Governance is not a brake; it's the thing that lets you ship

There's a persistent framing that governance slows AI delivery. In I&O specifically, the opposite is true. The projects that stall usually stall because no one answered questions that governance would have forced early: Who owns the model's outputs? What data can it see? What's the rollback procedure when it's wrong? Which change-management class do AI-initiated actions fall under? Is a model-generated runbook subject to the same review as a human-authored one?

Without answers, every deployment hits the same wall at the same place — usually the first time the model does something weird in production and an SRE has to decide whether to trust it. Teams that pre-answered those questions push through. Teams that didn't spend six months negotiating after the fact, and by the time they finish, the sponsor has moved on.

Governance alignment, in practice, means three concrete things: the AI system's scope of action is written down, its failure modes have defined escalation paths, and its outputs are auditable in the same way a human operator's would be. None of this requires a committee. It requires someone to sit down for a day and write it.

The integration work is the work

Most of the effort in a successful I&O AI deployment isn't prompt engineering or model selection. It's the connective tissue: getting the model read access to Splunk or Datadog without punching a hole in the security model, getting write access to the ticketing system with appropriate scoping, building the evaluation harness that tells you when a model update has regressed on your specific alert taxonomy, and establishing the feedback loop where engineer corrections flow back into future prompts or fine-tuning data.
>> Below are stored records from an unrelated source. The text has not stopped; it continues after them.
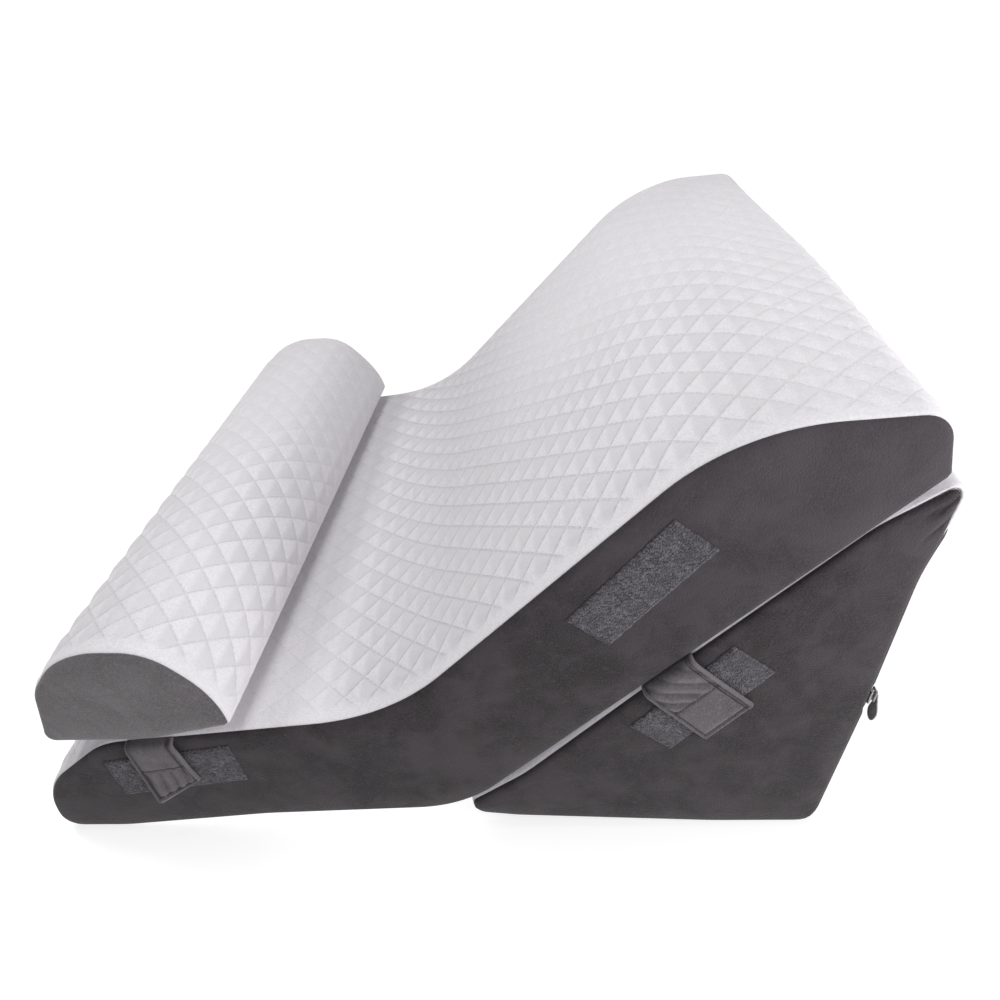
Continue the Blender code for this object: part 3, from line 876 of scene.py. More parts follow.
class ClothTest:
    """Blows a plain copy of a cushion up like a pillow case, with its side seams held."""

    VOXEL = 0.008
    PRESSURE = 4.0
    FRAMES = 20
    QUALITY = 4
    MASS = 0.3
    PATTERN_STEP = 10.0
    HELD = 9.0  # distance from a seam within which the cover doesn't move, mm

    def __init__(self, outline: Outline, half_width: float) -> None:
        """Takes the cushion's outline and half its width."""
        self.outline = outline
        self.half_width = half_width

    def plain_body(self) -> bpy.types.Object:
        """The cushion's shape as a closed prism."""
        upper = round(self.outline.length / self.PATTERN_STEP)
        lower = round(self.outline.base_length / self.PATTERN_STEP)
        ring = self.outline.ring(upper, lower)
        count = len(ring)
        points = [(x, y, z) for y in (-self.half_width, self.half_width) for x, z in ring]
        faces = [(k, (k + 1) % count, (k + 1) % count + count, k + count) for k in range(count)]
        faces += [tuple(range(count)), tuple(range(2 * count - 1, count - 1, -1))]
        body = mesh_piece("swelling_cover", np.array(points), faces, KNIT)
        clean(body)
        return body

    def run(self) -> Swell:
        """Runs the simulation.

        Returns:
            The moves of the cover's points.
        """
        body = self.plain_body()
        remesh = body.modifiers.new("even", "REMESH")
        remesh.mode = "VOXEL"
        remesh.voxel_size = self.VOXEL
        graph = bpy.context.evaluated_depsgraph_get()
        even = bpy.data.meshes.new_from_object(body.evaluated_get(graph))
        body.modifiers.clear()
        body.data = even
        start = np.empty(len(even.vertices) * 3)
        even.vertices.foreach_get("co", start)
        start = start.reshape(-1, 3)
        flat = start[:, [0, 2]] / MM + (MIDDLE, 0.0)
        inside = distance_inside(self.outline.ring(200, 200), flat)
        seam = np.hypot(inside, self.half_width - abs(start[:, 1]) / MM)
        group = body.vertex_groups.new(name="seams")
        group.add(np.flatnonzero(seam < self.HELD).tolist(), 1.0, "REPLACE")
        cloth = body.modifiers.new("cover", "CLOTH")
        settings = cloth.settings
        settings.quality = self.QUALITY
        settings.mass = self.MASS
        settings.use_pressure = True
        settings.uniform_pressure_force = self.PRESSURE
        settings.effector_weights.gravity = 0.0
        settings.vertex_group_mass = "seams"
        cloth.point_cache.frame_start = 1
        cloth.point_cache.frame_end = self.FRAMES
        scene = bpy.context.scene
        for number in range(1, self.FRAMES + 1):
            scene.frame_set(number)
        graph = bpy.context.evaluated_depsgraph_get()
        blown = body.evaluated_get(graph).to_mesh()
        end = np.empty(len(blown.vertices) * 3)
        blown.vertices.foreach_get("co", end)
        moves = end.reshape(-1, 3) - start
        scene.frame_set(1)
        bpy.data.objects.remove(body, do_unlink=True)
        tree = KDTree(len(start))
        for k, point in enumerate(start):
            tree.insert(point, k)
        tree.balance()
        LOG.info("simulated cover: %d points, moved up to %.1f mm", len(start), 1000 * abs(moves).max())
        return Swell(tree, moves)


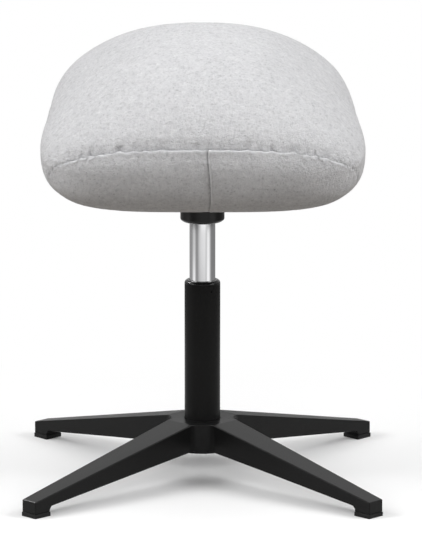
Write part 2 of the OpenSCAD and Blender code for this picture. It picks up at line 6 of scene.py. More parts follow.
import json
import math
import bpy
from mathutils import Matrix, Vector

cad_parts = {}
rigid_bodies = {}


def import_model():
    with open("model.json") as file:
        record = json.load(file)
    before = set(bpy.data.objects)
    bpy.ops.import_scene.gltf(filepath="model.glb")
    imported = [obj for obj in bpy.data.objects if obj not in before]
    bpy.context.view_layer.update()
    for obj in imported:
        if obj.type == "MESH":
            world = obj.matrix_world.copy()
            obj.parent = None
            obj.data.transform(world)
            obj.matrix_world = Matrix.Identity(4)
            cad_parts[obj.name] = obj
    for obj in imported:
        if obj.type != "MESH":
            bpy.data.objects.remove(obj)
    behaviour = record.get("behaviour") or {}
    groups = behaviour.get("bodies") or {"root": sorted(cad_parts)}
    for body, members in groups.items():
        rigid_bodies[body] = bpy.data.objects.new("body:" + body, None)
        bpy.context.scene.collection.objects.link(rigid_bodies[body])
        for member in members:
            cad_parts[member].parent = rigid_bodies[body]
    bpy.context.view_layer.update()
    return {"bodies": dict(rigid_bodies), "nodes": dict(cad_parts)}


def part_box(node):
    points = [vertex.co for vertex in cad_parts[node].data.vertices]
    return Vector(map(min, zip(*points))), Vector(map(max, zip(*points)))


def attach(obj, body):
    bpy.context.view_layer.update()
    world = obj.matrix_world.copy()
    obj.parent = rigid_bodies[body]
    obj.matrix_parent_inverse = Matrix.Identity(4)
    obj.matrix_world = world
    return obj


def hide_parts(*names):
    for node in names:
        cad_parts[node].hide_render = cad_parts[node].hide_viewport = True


bl_info = {
    "name": "Ottoman on a Gas Column",
    "version": (1, 0, 0),
    "blender": (4, 5, 0),
    "location": "View3D > Sidebar > Ottoman",
    "description": "Builds the cushion, the column, the base and the studio around the packed solids",
    "category": "Add Mesh",
}

import bpy
import numpy as np
from bpy.props import FloatProperty, FloatVectorProperty, IntProperty, PointerProperty
from mathutils import Matrix, Vector
from mathutils.kdtree import KDTree

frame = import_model()

PICTURE = (422, 540)
WHITE = (1.0, 1.0, 1.0)

# Points closer than this are one point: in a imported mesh, in a spun profile and on a cut
MERGE, SPIN_MERGE, CUT_MERGE = 0.00001, 0.000005, 0.00001
# Angle in degrees up to which neighbouring faces count as one flat face
FLAT = 0.6


# Properties

def length(name, description, default, low=0.0, high=2.0):
    return FloatProperty(name=name, description=description, default=default, min=low, max=high,
                         unit="LENGTH", precision=4)


def share(name, description, default):
    return FloatProperty(name=name, description=description, default=default, min=0.0, max=1.0,
                         subtype="FACTOR")


def number(name, description, default, low=0.0, high=5.0):
    return FloatProperty(name=name, description=description, default=default, min=low, max=high)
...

This is unglamorous. It looks like platform engineering because it is platform engineering. The organisations getting value from AI in operations are the ones that treat AI systems as another production service — with SLOs, on-call, deployment pipelines, and versioning — rather than as a demo that graduated.

This is also why frontier-model sophistication is a distraction. Upgrading from one capable model to a slightly more capable one yields marginal gains. Upgrading from "our model can't see the CMDB" to "our model can see the CMDB" yields step-function gains. The leverage is almost entirely on the integration side, and it will stay there until integration becomes commoditised — which it is not, and won't be for a while.

A useful test

Before starting an I&O AI project, a short diagnostic sorts likely winners from likely members of the 72%:

Can we name the exact operational metric this will move, and by how much?
Does the output land inside a system an engineer already uses?
Is there a written boundary for what the model can do autonomously versus what requires human approval?
Do we have a way to measure quality that doesn't depend on the model's own confidence scores?
If the model is wrong in the worst plausible way, what happens?

Four or five yeses and the project is probably worth doing. Two or three and it's probably a pilot that won't graduate. Zero or one and the budget would do more good elsewhere.

Where this leaves us

The 28% figure isn't a ceiling. It's a description of the current maturity curve. The organisations above it aren't using better models — they're doing the integration and governance work that lets ordinary models produce extraordinary operational outcomes. That's genuinely good news, because integration discipline is a learnable skill with a known shape. Frontier-model access is not a moat. Operational wiring is.

The practices that work are the practices that have always worked in platform engineering: narrow scope, real metrics, clear ownership, tight feedback loops, and writing things down. AI doesn't change the shape of that work. It just raises the payoff for doing it well.